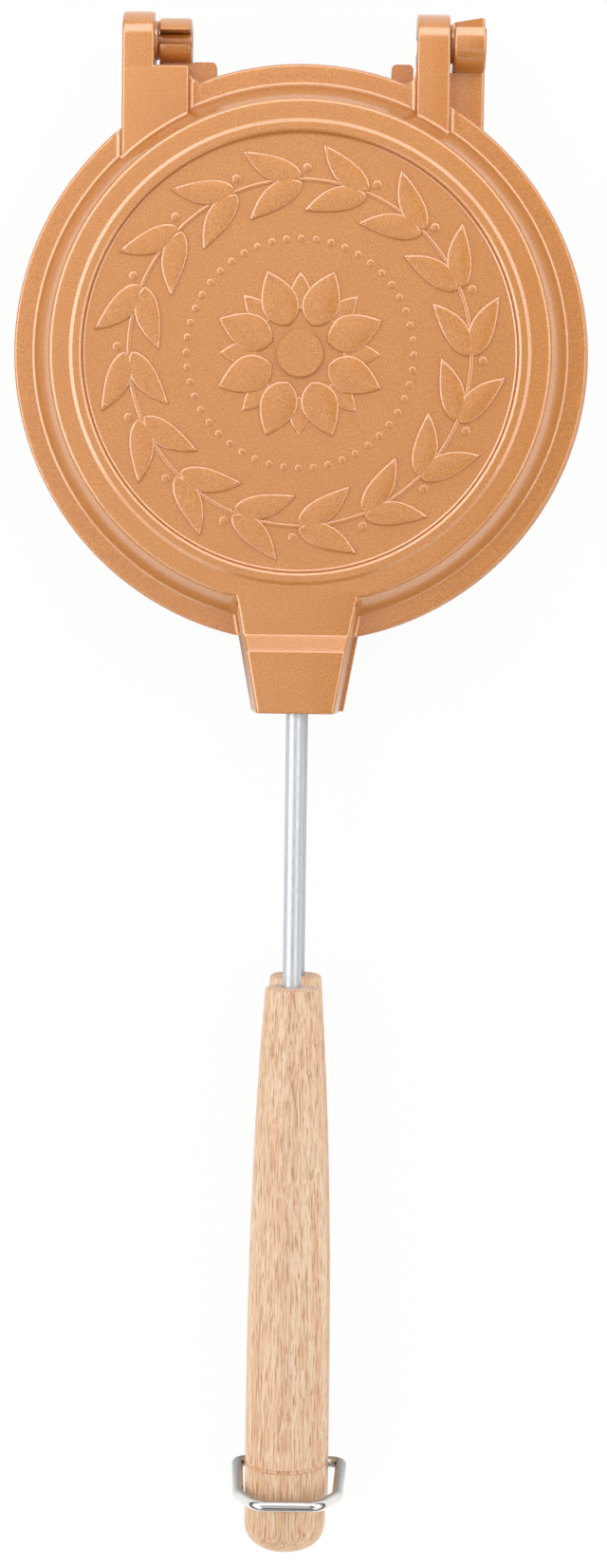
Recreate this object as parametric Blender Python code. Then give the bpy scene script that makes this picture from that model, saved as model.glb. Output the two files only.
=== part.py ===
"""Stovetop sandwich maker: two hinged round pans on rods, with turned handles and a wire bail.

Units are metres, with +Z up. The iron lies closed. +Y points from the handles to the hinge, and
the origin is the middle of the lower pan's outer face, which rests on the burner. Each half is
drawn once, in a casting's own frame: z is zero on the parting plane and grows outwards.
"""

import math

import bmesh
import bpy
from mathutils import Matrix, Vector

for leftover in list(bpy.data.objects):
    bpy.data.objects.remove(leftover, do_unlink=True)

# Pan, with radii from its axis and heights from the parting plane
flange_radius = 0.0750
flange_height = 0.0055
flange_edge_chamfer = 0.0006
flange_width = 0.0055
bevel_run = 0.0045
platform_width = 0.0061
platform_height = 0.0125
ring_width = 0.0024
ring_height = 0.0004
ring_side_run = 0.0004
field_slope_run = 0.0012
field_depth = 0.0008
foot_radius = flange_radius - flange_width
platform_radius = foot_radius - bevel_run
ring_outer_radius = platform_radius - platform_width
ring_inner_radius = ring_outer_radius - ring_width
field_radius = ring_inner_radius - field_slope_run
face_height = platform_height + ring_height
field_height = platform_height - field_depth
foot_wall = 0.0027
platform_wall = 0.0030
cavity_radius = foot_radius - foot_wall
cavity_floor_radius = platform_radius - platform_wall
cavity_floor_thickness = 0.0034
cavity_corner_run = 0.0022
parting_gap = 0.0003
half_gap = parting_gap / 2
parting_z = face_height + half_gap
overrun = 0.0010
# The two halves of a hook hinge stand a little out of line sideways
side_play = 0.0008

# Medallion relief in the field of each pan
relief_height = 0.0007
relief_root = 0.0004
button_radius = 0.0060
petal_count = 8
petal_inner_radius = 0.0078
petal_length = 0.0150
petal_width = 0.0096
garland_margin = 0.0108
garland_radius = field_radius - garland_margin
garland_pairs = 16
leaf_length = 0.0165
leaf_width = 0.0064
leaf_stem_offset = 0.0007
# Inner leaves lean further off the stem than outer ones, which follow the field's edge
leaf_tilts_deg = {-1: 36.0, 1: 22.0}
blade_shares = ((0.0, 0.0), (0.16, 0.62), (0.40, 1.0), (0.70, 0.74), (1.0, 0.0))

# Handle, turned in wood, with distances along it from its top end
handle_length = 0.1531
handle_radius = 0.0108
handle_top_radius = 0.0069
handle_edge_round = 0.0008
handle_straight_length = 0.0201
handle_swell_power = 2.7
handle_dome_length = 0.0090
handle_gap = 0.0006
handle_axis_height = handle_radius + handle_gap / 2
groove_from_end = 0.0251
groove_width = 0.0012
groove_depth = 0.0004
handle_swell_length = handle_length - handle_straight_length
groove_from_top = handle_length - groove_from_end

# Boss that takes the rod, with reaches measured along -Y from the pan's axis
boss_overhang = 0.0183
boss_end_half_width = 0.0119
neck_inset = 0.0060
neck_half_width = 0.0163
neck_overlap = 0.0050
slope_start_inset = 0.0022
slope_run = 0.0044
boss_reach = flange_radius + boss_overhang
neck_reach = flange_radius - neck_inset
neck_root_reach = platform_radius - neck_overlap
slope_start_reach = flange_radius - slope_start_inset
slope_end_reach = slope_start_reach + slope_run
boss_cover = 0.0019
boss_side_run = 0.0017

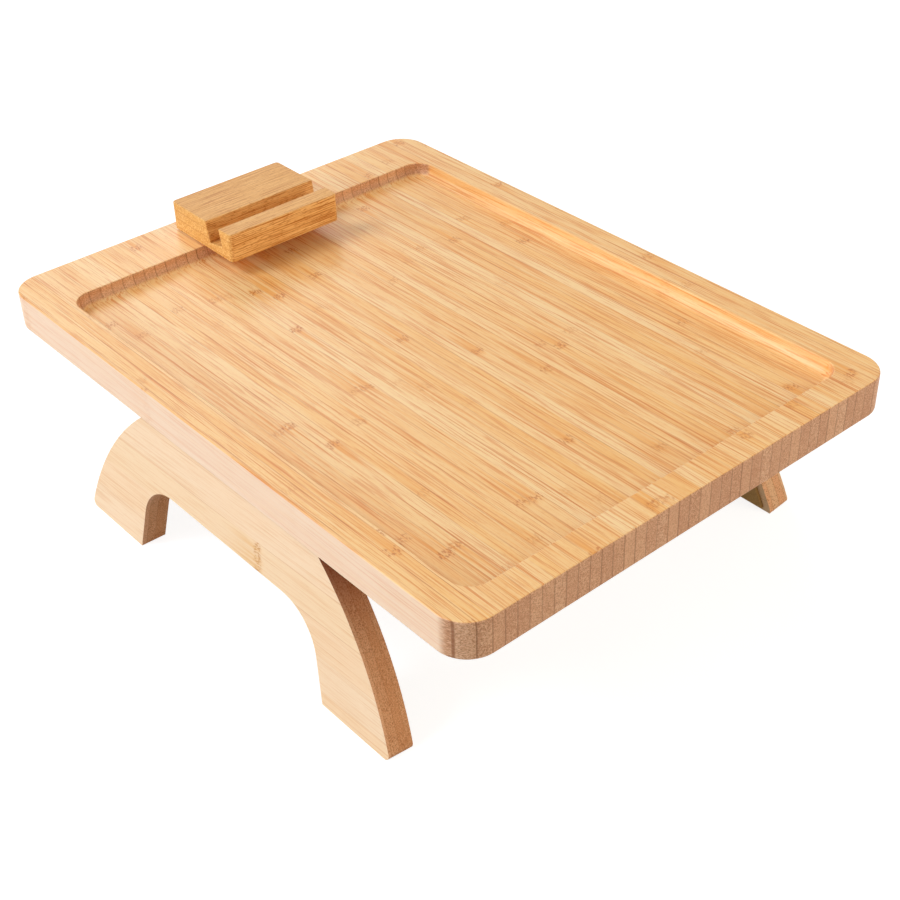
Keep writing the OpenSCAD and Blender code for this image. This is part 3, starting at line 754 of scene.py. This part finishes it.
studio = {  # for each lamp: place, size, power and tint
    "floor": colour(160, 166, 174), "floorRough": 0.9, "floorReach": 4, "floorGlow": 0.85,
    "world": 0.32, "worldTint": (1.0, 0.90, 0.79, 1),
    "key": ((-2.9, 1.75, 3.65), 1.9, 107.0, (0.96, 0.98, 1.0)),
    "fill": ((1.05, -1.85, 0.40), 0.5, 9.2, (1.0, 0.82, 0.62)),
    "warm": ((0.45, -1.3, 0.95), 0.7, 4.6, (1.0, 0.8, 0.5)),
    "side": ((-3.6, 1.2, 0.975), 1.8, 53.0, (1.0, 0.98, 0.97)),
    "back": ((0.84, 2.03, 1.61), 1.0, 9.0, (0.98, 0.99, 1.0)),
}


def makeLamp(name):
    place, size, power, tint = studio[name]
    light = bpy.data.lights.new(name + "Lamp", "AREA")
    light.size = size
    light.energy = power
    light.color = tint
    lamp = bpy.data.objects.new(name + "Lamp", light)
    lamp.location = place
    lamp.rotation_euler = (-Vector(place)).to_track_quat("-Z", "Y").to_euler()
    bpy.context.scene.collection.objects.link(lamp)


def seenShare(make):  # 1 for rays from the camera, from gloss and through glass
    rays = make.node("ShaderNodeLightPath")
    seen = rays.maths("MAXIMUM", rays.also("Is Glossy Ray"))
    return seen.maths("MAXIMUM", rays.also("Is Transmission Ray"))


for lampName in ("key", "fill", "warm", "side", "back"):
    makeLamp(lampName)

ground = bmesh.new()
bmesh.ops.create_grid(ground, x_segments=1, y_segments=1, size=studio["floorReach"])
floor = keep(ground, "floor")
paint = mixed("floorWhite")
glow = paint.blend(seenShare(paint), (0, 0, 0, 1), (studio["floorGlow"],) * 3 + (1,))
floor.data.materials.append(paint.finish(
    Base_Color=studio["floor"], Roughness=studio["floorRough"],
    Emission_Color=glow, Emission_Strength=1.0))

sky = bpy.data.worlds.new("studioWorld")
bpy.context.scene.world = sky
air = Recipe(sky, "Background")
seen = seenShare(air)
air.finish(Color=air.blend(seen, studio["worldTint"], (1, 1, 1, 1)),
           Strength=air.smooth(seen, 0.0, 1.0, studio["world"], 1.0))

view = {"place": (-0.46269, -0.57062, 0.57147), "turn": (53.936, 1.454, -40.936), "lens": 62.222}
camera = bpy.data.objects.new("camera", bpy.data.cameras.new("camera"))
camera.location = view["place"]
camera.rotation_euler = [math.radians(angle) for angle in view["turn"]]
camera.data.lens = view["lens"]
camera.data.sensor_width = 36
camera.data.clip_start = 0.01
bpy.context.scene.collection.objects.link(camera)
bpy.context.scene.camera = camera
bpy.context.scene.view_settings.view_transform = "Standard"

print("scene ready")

• • •

## EXERCISE DIRECTIONS
Quote the records above from their first line through the line containing "bpy.data.objects.remove(leftover, do_unlink=True)", both ends included.

## COMPLETED TASK
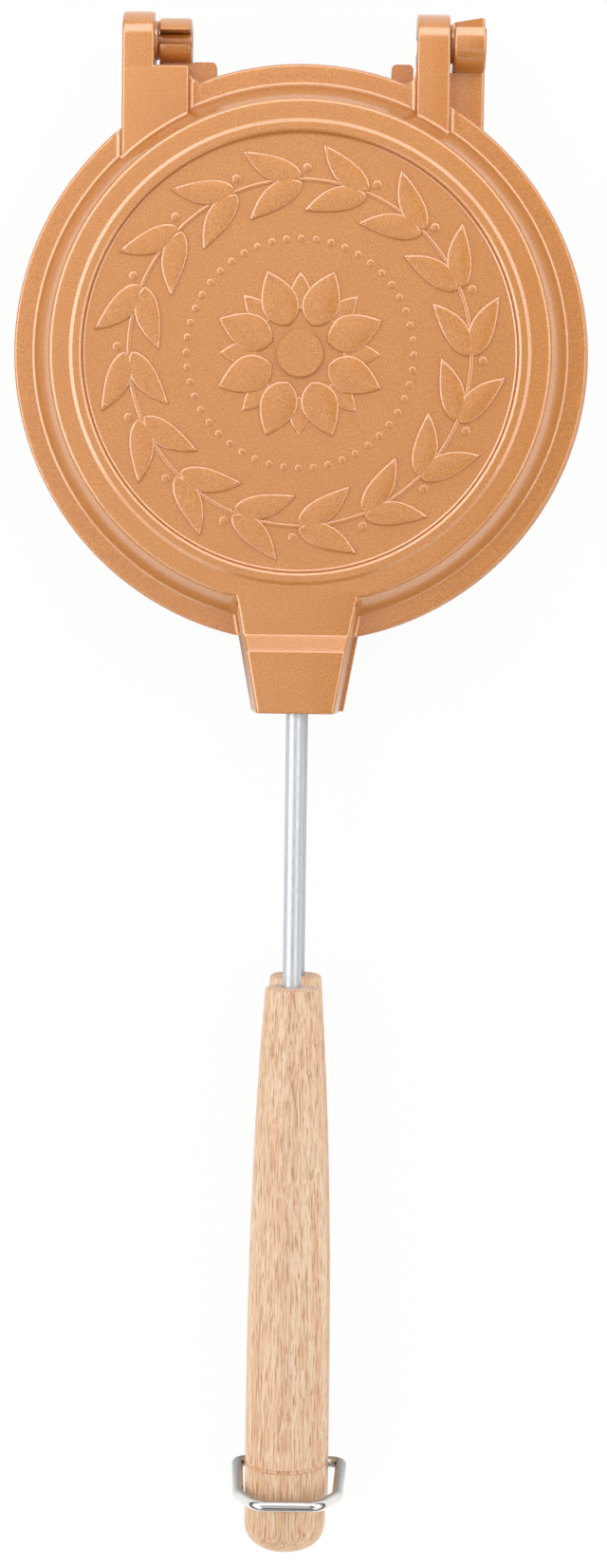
Recreate this object as parametric Blender Python code. Then give the bpy scene script that makes this picture from that model, saved as model.glb. Output the two files only.
=== part.py ===
"""Stovetop sandwich maker: two hinged round pans on rods, with turned handles and a wire bail.

Units are metres, with +Z up. The iron lies closed. +Y points from the handles to the hinge, and
the origin is the middle of the lower pan's outer face, which rests on the burner. Each half is
drawn once, in a casting's own frame: z is zero on the parting plane and grows outwards.
"""

import math

import bmesh
import bpy
from mathutils import Matrix, Vector

for leftover in list(bpy.data.objects):
    bpy.data.objects.remove(leftover, do_unlink=True)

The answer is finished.